We cannot attempt to go fully into this glorious subject here; indeed, to
refer to it at all is a digression from our present line. But we deem it needful
just to say thus much, in order that the reader may fully see that Psalm 67
refers to Israel; and, seeing this, the whole truth will flow into his soul,
that the conversion of the nations stands connected with Israel, and not with
the Church. It is through Israel, and not through the Church, that God will yet
bless the nations.
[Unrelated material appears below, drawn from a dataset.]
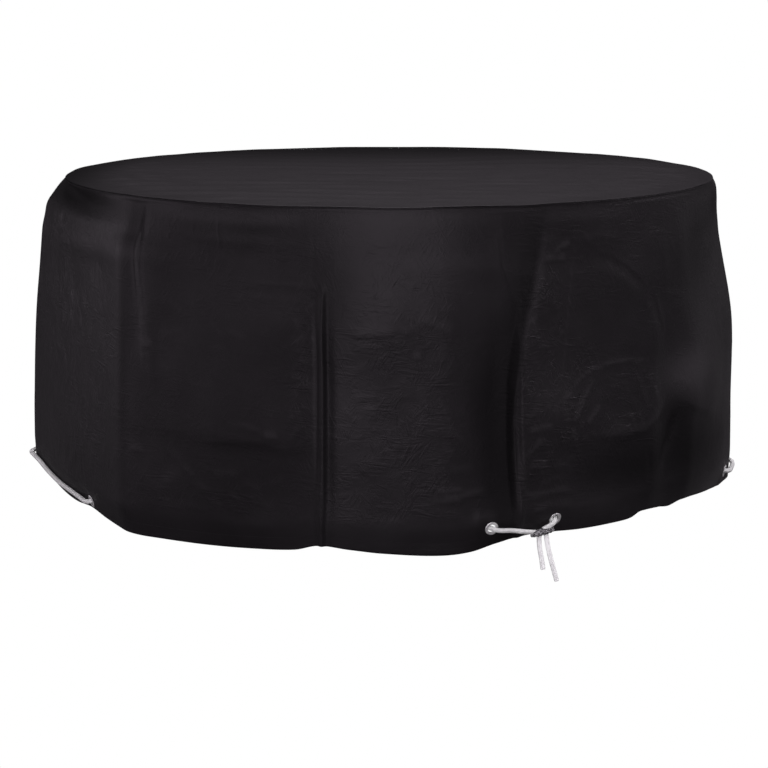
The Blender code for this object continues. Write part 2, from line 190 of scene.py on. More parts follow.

It is His eternal purpose that the seed of Abraham, His
friend, shall yet be pre-eminent in the earth, and that all nations shall be
blessed in and through them. "Thus saith the Lord of Hosts, In those days it
shall come to pass, that ten men shall take hold, out of all languages of the
nations, even shall take hold of the skirt of him that is a Jew, saying, We will
go with you; for we have heard that God is with you" (Zech. 8: 23).
It would be an easy and a delightful task to prove from the New Testament, that, previous to the restoration and blessing of Israel, and therefore previous to the conversion of the nations, the true Church of God, the body of Christ, shall have been taken up to be for ever with the Lord, in the full and ineffable communion of the Father's house; so that the Church will not be God's agency in the conversion of the Jews as a nation, any more than in that of the Gentiles. But we do not desire at this time to do more than establish the two points above stated.